The obituary lists just some of Mr. Cola's achievements.  He was a man who, in his lifetime, signed a professional baseball contract with the Philadelphia Athletics, became a decorated veteran during World War II, won new air pollution control regulations as a member of the Philadelphia Air Pollution Control Board, coached both baseball and basketball teams, and, as a physicist, developed 23 working patents responsible for such things as cathode ray tubes and flat-panel plasma displays.  He was also a man famous in my own neighborhood for spending nine years developing educational software applications for a young man who'd suffered an early brain injury—developing that software and sitting there, with that young man, making certain that he learned.  So much of who Mike is reflects, I suspect, so much of who his dad always was, and I don't think I've ever sat with Mike, in all these years, when Rudy Cola did not in some way factor into whatever it was we were talking about.

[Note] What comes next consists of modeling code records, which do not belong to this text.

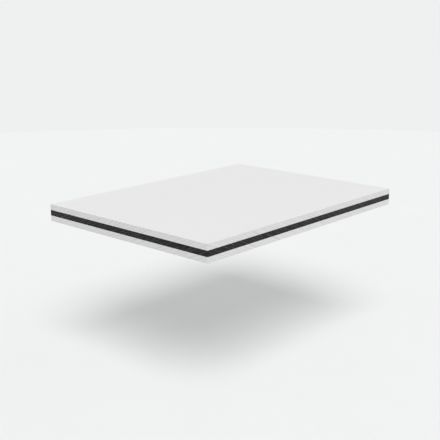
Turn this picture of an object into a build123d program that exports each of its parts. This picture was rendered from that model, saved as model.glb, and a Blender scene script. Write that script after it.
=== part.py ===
"""Aluminium composite panel: a small rectangular piece of sandwich sheet, cut square from a larger board.

Two aluminium skins are bonded to a black polyethylene core over the whole of their faces. One cut goes
through all three layers, so their sides are flush all round. The corners of the cut piece are eased: the
four upright ones through the whole thickness, and the outer arris of each skin.

X runs along the length, Y across the width and Z through the thickness. The origin is the middle of the
back face, on which the panel lies.
"""

from build123d import *
import os

# The face of the cut piece, in millimetres
panel_length = 100.0
panel_width = 75.0

# The layers, from face to face
skin_thickness = 2.0
core_thickness = 2.0

# The eased corners
upright_corner_radius = 0.2
arris_radius = 0.05

# On a thin skin an arris stops halfway through the metal
skin_arris_radius = min(arris_radius, 0.5 * skin_thickness)

# Heights of the two bonds above the back face
back_bond = skin_thickness
front_bond = back_bond + core_thickness


# The outline that the cut gives to every layer
with BuildSketch() as cut_outline:
    RectangleRounded(panel_length, panel_width, upright_corner_radius)


# Back skin: its lower side is the back face, with the arris eased
with BuildPart() as back_skin:
    with BuildSketch(Plane.XY):
        add(cut_outline.sketch)
    extrude(amount=skin_thickness)
    back_face = back_skin.faces().sort_by(Axis.Z)[0]
    fillet(back_face.edges(), skin_arris_radius)


# Core: plain sheet, bonded to a skin on each side
with BuildPart() as core:
    with BuildSketch(Plane.XY.offset(back_bond)):
        add(cut_outline.sketch)
    extrude(amount=core_thickness)


# Front skin: its upper side is the coated face, with the arris eased
with BuildPart() as front_skin:
    with BuildSketch(Plane.XY.offset(front_bond)):
        add(cut_outline.sketch)
    extrude(amount=skin_thickness)
    front_face = front_skin.faces().sort_by(Axis.Z)[-1]
    fillet(front_face.edges(), skin_arris_radius)


back_skin.part.label = "back_skin"
core.part.label = "core"
front_skin.part.label = "front_skin"

os.makedirs("parts", exist_ok=True)
export_step(back_skin.part, "parts/back_skin.step")
export_step(core.part, "parts/core.step")
export_step(front_skin.part, "parts/front_skin.step")
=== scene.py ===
"""Finish, floor, light and camera for the aluminium composite panel.

The panel's three layers are the frame's own solids and keep their shape. This script gives each of them its
material: coil-coated aluminium in front, a service-coated skin behind, black polyethylene between them, and
the marks of the saw round all four sides.
"""

import math

import bmesh
import bpy
from mathutils import Matrix, Vector


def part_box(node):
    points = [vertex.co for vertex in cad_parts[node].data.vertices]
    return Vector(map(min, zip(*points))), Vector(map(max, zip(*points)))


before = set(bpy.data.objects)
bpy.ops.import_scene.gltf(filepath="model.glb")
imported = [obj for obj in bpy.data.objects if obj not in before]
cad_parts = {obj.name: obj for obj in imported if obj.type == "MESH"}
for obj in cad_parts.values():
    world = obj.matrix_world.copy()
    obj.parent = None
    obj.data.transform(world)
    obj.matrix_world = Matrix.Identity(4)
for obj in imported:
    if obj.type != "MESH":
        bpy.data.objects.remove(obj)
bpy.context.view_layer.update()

MM = 0.001

# Heights of the two outer faces in metres, from the frame
BACK_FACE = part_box("back_skin")[0].z
FRONT_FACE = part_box("front_skin")[1].z

# The camera in the panel's frame: where it stands, which way it points, how far it leans and how far it sees
CAMERA_PLACE_MM = (-222.02, -199.08, 74.74)
CAMERA_HEADING_DEG = 42.318
CAMERA_DOWN_DEG = 14.604
CAMERA_LEAN_DEG = -0.175
CAMERA_LENS_MM = 69.189
CAMERA_SENSOR_MM = 36.0
CAMERA_NEAR_MM = 10.0
CAMERA_FAR_MM = 10000.0

# The panel hangs level over a round floor, whose far rim draws the faint line behind it
FLOOR_DROP_MM = 55.9
FLOOR_RADIUS_MM = 800.0
FLOOR_CENTRE_MM = (-157.5, -140.5)
FLOOR_SEGMENTS = 128
FLOOR_GRAIN_MM = 30.0
FLOOR_WHITES = ("#F2F4F3", "#F4F6F5")
FLOOR_ROUGHNESS = 1.0
FLOOR_SPECULAR_LEVEL = 0.0

# The backdrop, which only the camera sees
BACKDROP_WHITE = "#EFF0F0"
BACKDROP_STRENGTH = 1.0

# Even light from all round, which fills the shadow
AIR_WHITE = "#FFFFFF"
AIR_STRENGTH = 0.562

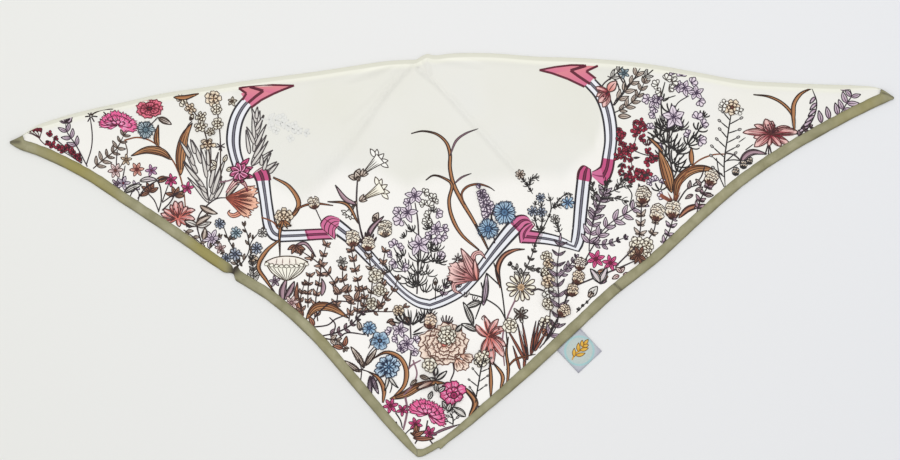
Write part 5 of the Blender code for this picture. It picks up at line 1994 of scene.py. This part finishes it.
def right_wing(p, rng):
    # beside the arrowhead
    for path in ([(184, -42), (192, -28), (200, -21), (204, -12)],
                 [(202, -50), (208, -36), (204, -24), (196, -20)], [(212, -36), (222, -24), (232, -18)],
                 [(206, -16), (214, -30)]):
        stalk(p, path, "plum", 1.2)
    curled(p.at(197, -36), ((250, 17, 8, -20), (200, 13, 7, 10), (160, 14, 6, -10), (228, 15, 8, 0)),
           "pink", ((235, 8), (215, 7)))
    p.petal((197, -36), 62, 14, 9, -20, "coral", 1, tip="pink", line="rust")
    sprig(p, [(203, -50), (213, -37), (222, -25), (231, -9)], "greybrown", rng, 5, 11, 4.4, 44, taper=0.2,
          stem="slate")
    stalk(p, [(205, -46), (214, -32), (212, -22), (204, -20)], "slate", 1.1)
    sprig(p, [(198, -24), (206, -16), (214, -8)], "grey", rng, 3, 8, 3, 44, taper=0.2)
    sprig(p, [(202, -58), (214, -52), (226, -42), (234, -26)], "greybrown", rng, 6, 9.5, 3.4, 42, taper=0.1,
          stem="slate")
    sprig(p, [(232, -22), (240, -16), (246, -10)], "grey", rng, 2, 9, 3.2, 40)
    star(p.at(213, -17), 6, "teal", rng, 5)
    p.petal((207, -61), -2, 13, 5, 0, "greybrown", 1)
    # crimson clusters
    stalk(p, [(230, -66), (224, -88), (220, -104), (224, -122)], "crimson", 0.8)
    stalk(p, [(222, -96), (232, -100), (240, -102)], "slate", 0.9)
    berries(p, [(230, -68), (224, -68), (208, -75), (212, -80), (225, -79), (231, -84), (210, -89),
                (220, -92), (224, -94), (210, -98), (217, -97), (213, -104), (220, -106), (238, -98),
                (242, -103), (238, -107), (245, -105), (220, -115), (226, -118), (231, -119), (218, -121),
                (221, -127), (232, -126), (209, -118), (234, -72), (228, -75), (208, -84), (214, -92),
                (212, -112), (206, -103), (228, -124), (236, -121)], 4.1, "crimson")
    needles(p.at(237, -92, 90), 6, "crimson", rng, 5, 110)
    for x, y, a in ((222, -104, 0), (228, -130, 280), (232, -122, 0), (206, -114, 40), (215, -120, 200)):
        p.blade((x, y), a, 8, 2.6, 10, leaf_shape, (dark("slate"), deep("slate")))
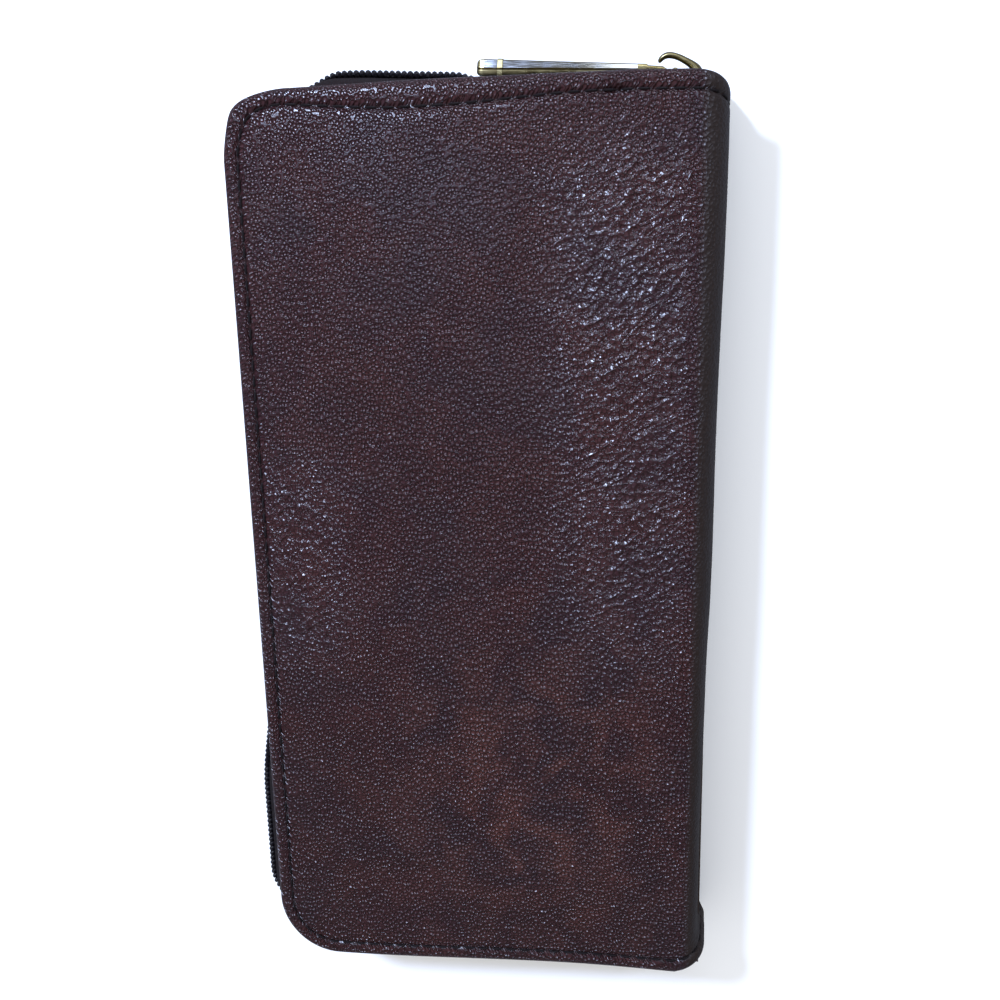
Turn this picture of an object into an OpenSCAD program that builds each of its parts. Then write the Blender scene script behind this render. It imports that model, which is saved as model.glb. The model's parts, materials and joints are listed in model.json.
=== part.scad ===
// Long zip around wallet: two stiffened covers joined by a spine, a perimeter zip,
// card leaves inside each cover and a zipped coin pocket carried on the spine.
// It lies on its back cover: X runs to the spine, Y along the spine, Z through the thickness.

/* [Overall size] */
// Length along the spine
wallet_l = 195; // [160:1:240]
// Width from the zip edge to the spine
wallet_w = 100; // [80:1:125]
// Thickness when zipped shut
wallet_t = 24; // [19:0.5:34]

/* [Covers] */
// Radius of the two corners at the zip edge
corner_r = 14; // [8:1:22]
// Thickness of the outer leather
leather_t = 1; // [0.6:0.1:1.6]
// Thickness of the stiffening board
board_t = 0.6; // [0.4:0.1:1]
// Thickness of the lining
lining_t = 0.4; // [0.2:0.1:0.8]
// Outside radius of the leather fold between a cover and the spine
fold_r = 3.5; // [3:0.1:5]
// Distance from the edge to the stitch line
seam_inset = 3.2; // [2:0.1:5]
// Width of leather turned over round the board
board_inset = 4.4; // [3:0.1:7]
// Distance from the edge to the lining
lining_inset = 0.6; // [0.4:0.1:2]
// Width of the groove that the stitches lie in
seam_w = 0.6; // [0.4:0.1:1]
// Depth of the stitch groove
seam_depth = 0.3; // [0.1:0.05:0.5]

/* [Main zip] */
// Width of one coil, from the middle of the chain outwards
coil_w = 3; // [2.4:0.1:3.6]
// Thickness of the coil
coil_t = 1.6; // [1.2:0.1:2.2]
// Thickness of the zip tape
tape_t = 0.5; // [0.3:0.05:0.7]
// Distance from the middle of the chain to the edge of each tape
tape_edge = 1.8; // [1.4:0.1:2.2]
// Width of tape that is sewn in under the cover
tape_sewn = 5.5; // [4:0.5:8]
// How far the tape stands out past the covers along the long zip edge
zip_out = 1.5; // [0.5:0.1:3]
// How far the tape lies inside the top edge at the spine end
zip_dip = 2.4; // [1:0.1:3]
// Angle at which the top run of the zip leaves the spine
zip_rise = 3.5; // [0:0.1:4]

/* [Slider and puller] */
// Length of the slider
slider_l = 13; // [10:0.5:16]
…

So that today my heart is heavy for Mike, heavy for his whole family.  But I am also grateful for the many ways that this father lives on in his son.

3 comments:

septembermom said...

His son will take much comfort in your words today Beth. I'm sorry for his loss.

Beth F said...

My thoughts go out to you and his family.

Kelly H-Y said...

He sounds like a truly amazing person, who definitely made a positive mark on this world!